Si les scientifiques tout seuls ont raison dans leur coin, sans l’adhésion des peuples, cela ne nous mènera nulle part. C’est pour cela que je ne crois pas du tout à l’écofascisme parce que cela ne marcherait pas sans l’adhésion des gens.
L’État est dans ce cadre-là un élément essentiel ?
Oui, bien sûr. On est dans le moment où on cherche une forme collective efficace pour l’ensemble de ces initiatives qu’il va s’agir d’articuler, de mettre en ordre comme on l’a fait à d’autres époques de l’Histoire à différents niveaux du pouvoir.
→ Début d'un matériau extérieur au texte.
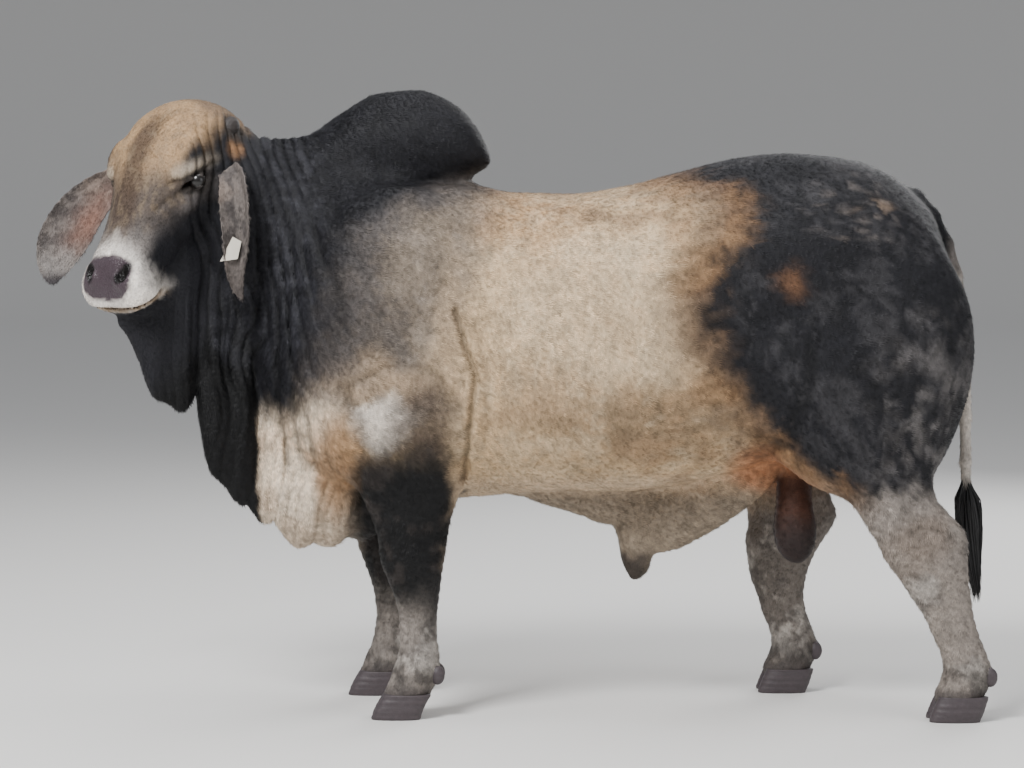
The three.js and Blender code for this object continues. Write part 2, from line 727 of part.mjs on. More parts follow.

Une question sur la démocratie culturelle. Vous êtes à l’opposé du spectre de la pensée d’Alain Badiou par exemple qui dit : « La règle de la majorité ne marche pas en art et en science, pourquoi fonctionnerait-elle en politique ? ». Pour vous, est-ce que la culture, ce domaine vraiment très important de la constitution des imaginaires, peut être véritablement démocratique ou bien comme le pensent à leur manière Alain Badiou, Alain Finkielkraut ou un intellectuel comme Simon Leys, la culture est par essence élitiste et aristocratique ?
C’est une question très difficile parce que le débat tourne très facilement à la caricature.
La culture est aristocratique comme la science est aristocratique. Même la politique démocratique est aristocratique parce qu’il y a une différence énorme entre le citoyen qui se contente d’aller voter parce que c’est obligatoire mais qui s’en moque complètement et puis la personne qui fait l’effort de se tenir informé et d’essayer de maîtriser et de faire des choix raisonnés. Nous savons bien que la démocratie est encadrée par des gens qui ont plus de compétences politiques que le citoyen normal qui voit cela de très loin. Cela n’empêche pas la démocratie de fonctionner.
La culture comporte un élément aristocratique puisqu’elle repose sur la fabrication d’œuvres qui sont par définition l’objet d’un travail énorme, d’un investissement gigantesque et qui mobilise des talents singuliers. La culture ne sera jamais le « tout le monde artiste » selon Karl Marx, je ne le crois pas. Mais moi qui ne suis pas artiste, je n’ai pas envie de jouer à l’artiste. J’ai envie de voir des œuvres belles dans des musées, d’aller voir des pièces de théâtre intéressantes, des films admirables, cela ne me gêne pas. Je ne souffre d’aucune humiliation en allant admirer un film, un morceau de musique joué par un grand interprète bien meilleur que moi. Donc évidemment, il y a une composante élitiste et aristocratique. Mais de quoi parle-t-on ? C’est de l’accès à la culture. C’est l’accès. Tout se joue là !
Mais l’accès à la culture aujourd’hui, c’est la télévision et internet ?
Qui font d’ailleurs des choses très contrastées, le pire et le meilleur. D’où la difficulté de juger mais je pense que la question dans tous ces domaines, de l’éducation ou la science, la question c’est l’accès dans tous les sens, permettre aux gens qui ont du talent d’artiste de l’exprimer et pas de rester plombier-zingueur parce que papa l’était. D’autre part, permettre à tous ceux qui le souhaitent et qui n’en ont pas spontanément les moyens, l’accès le plus large possible à ces choses qui en effet sont aristocratiques. Ce qui est démocratique c’est l’accès.
C’est donc l’école et l’éducation qui sont déterminantes ?
C’est l’éducation, car c’est là que tout se passe. Je pense que c’est le plus grave problème posé à nos démocraties aujourd’hui. Le long terme, c’est l’éducation dans la démocratie. C’est la question que nos sociétés ont laissé tomber pour des raisons très compliquées, très profondes, sur lesquelles on devrait se pencher davantage, mais nous retrouvons le problème du court-termisme. On essaye d’améliorer à la marge la mécanique pas toujours à tort d’ailleurs, mais sans répondre vraiment aux questions de fond. C’est là qu’est la vraie question. Évidemment qu’il faut une démocratisation culturelle, mais cela ne veut pas dire « tout le monde artiste », ni l’obligation pour tout le monde de l’être.
D’apprendre le piano, d’aller à l’académie de peinture et de lire Balzac ?
Oui, ça c’est le rêve de l’homme total du vieux Marx. C’est évidemment absurde et d’ailleurs très honnêtement, je pense que Marx lui-même considérait bien sûr qu’il en savait plus long que les prolétaires, mais il mettait sa science à leur service et trouvait cela démocratique. Il n’avait pas tort.